– А мне становится несколько страшно, – сказал мистер Пойзер, – когда подумаю, что мы, может быть, должны будем оставить этот дом и взять ферму милях в двадцати отсюда.
– Э-э-эх! – сказал старик, выпучив глаза на пол и размахивая вверх и вниз руками, опиравшимися на локотники его кресла. – Плохая будет это история, если мне придется оставить старое место и если меня похоронят в чужом приходе. Да и тебе, может, придется платить двойную цену за ферму, добавил он, взглянув на сына.

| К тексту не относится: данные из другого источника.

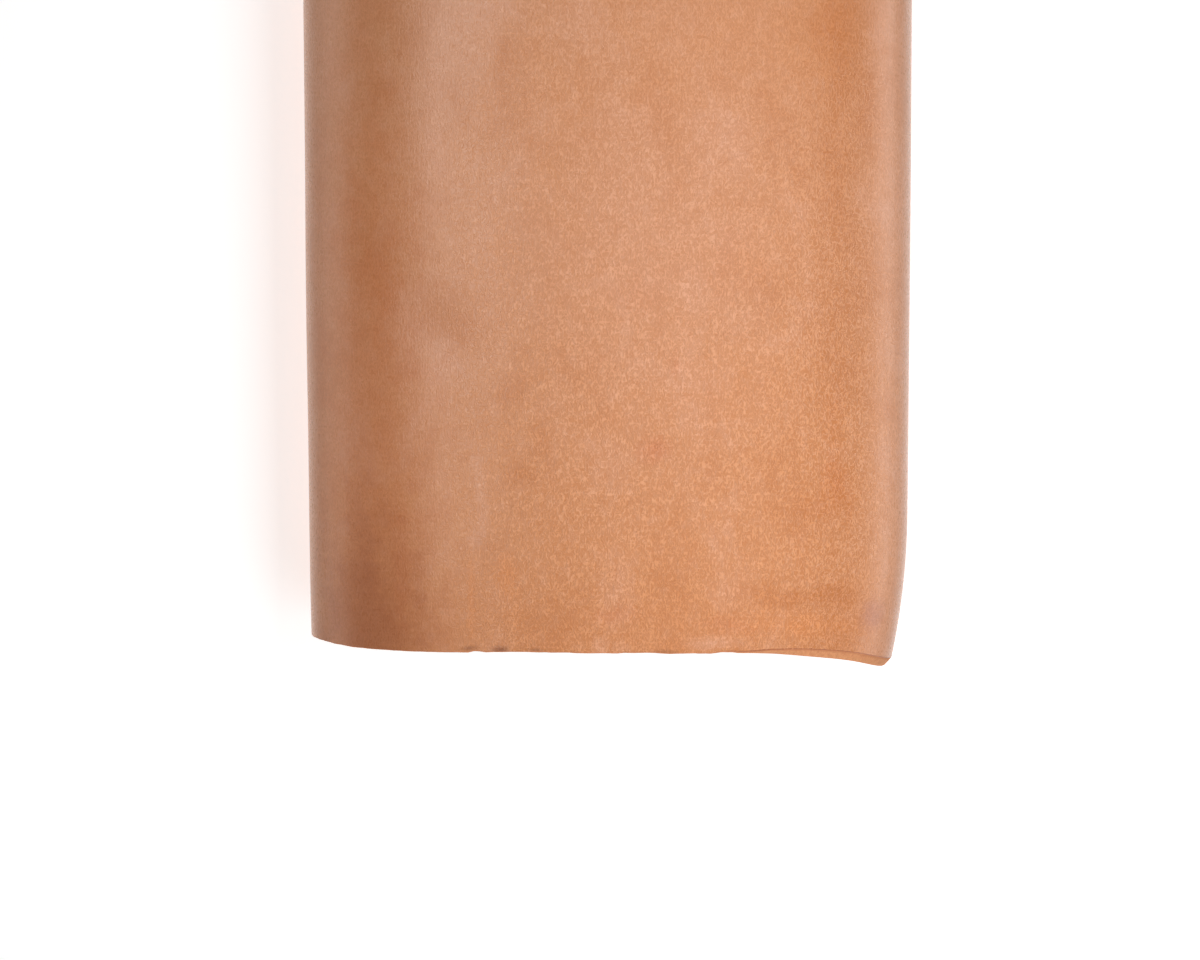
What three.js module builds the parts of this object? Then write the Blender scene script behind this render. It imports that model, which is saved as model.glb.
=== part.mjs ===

– Ну, батюшка, не тревожься прежде времени, – возразил Мартин-младший, – может быть, капитан возвратится домой и помирит нас с старым сквайром: я крепко рассчитываю на это. Ведь я знаю, капитан хочет, чтоб всем оказывали должную справедливость, где только это зависит от него.
XXXV. Тайный страх
Адам был очень занят в это время, от начала ноября и до начала февраля, и только изредка мог видеть Хетти, кроме воскресенья; несмотря на то, это было счастливое время, потому что оно все ближе и ближе придвигало к нему март, когда назначена была их свадьба. Все незначительные приготовления к новому хозяйству указывали на то, что желанный день приближался все более и более. Две новые комнаты были надстроены к старому дому, так как, после всех рассуждений, мать и Сет оставались жить с ними. Лисбет плакала так жалобно при мысли о расставании с Адамом, что он пошел к Хетти и спросил ее, будет ли она, из любви к нему, переносить странности его матери и согласится ли жить с нею. К его немалому восторгу, Хетти отвечала: «Да, мне все равно, живет ли она с нами или нет». Мысли Хетти в это время тяготило затруднение, которое было гораздо хуже странностей бедной Лисбет, и потому ей было не до них. Таким образом, Адам был утешен в своих обманутых ожиданиях, причиненных Сетом, когда последний возвратился из Снофильда, куда ходил, чтоб видеть Дину, и сказал: «Напрасно ходил я туда… сердце не влечет Дину к замужеству». Когда он сказал своей матери, что Хетти согласна на то, чтоб они жили вместе, и не было более нужды думать им о расставании, она сказала более довольным тоном, чем говорила с того времени, когда он сообщил ей о своем намерении жениться: «Голубчик мой, да я буду так тиха, как старая кошка, и работать только то, что она оставит мне и чего сама не захочет делать. Тогда нам не нужно будет делиться тарелками и всеми другими вещами, которые стояли все вместе на полке с твоего рождения».
Только одно облако омрачало по временам счастье Адама: Хетти казалась иногда несчастной. Но на все его заботливые, нежные вопросы она решительно отвечала, что была совершенно довольна и не желала ничего иного. И когда он видел ее в следующий раз, она была живее обыкновенного. Может быть, это происходило оттого, что она была слишком обременена работой и хлопотами в это время, так как вскоре после Рождества мистрис Пойзер снова захворала простудой, перешедшей в воспаление. Эта болезнь заставила ее не выходить из комнаты весь январь. Хетти должна была заправлять всем хозяйством внизу и вполовину даже заменять Молли в то время, как эта добрая девушка ухаживала за своей госпожой. И Хетти, казалось, предавалась своим новым занятиям с такою ревностью, работала с таким важным прилежанием, которое не обнаруживалось в ней прежде, что мистер Пойзер нередко говорил Адаму, не желает ли она показать тем ему, какой будет хорошею хозяйкою. «Боюсь только, – прибавлял добродушный человек, – чтоб девушка не пересилила себя; ей нужно будет отдохнуть немного, когда тетке можно будет сойти вниз».
Это желанное событие, когда мистрис Пойзер сошла вниз, произошло в первых числах февраля, когда мягкая погода согнала с бинтонских гор последний снег. В один из этих дней, вскоре после того, как тетка сошла вниз, Хетти отправилась в Треддльстон закупить кой-какие вещи к свадьбе, которые были нужны в хозяйстве и о которых она не позаботилась ранее, за что подверглась выговору со стороны мистрис Пойзер, заметившей, что, по ее мнению, «Хетти не позаботилась об этих вещах оттого, что они были не напоказ, а то она купила бы их довольно скоро».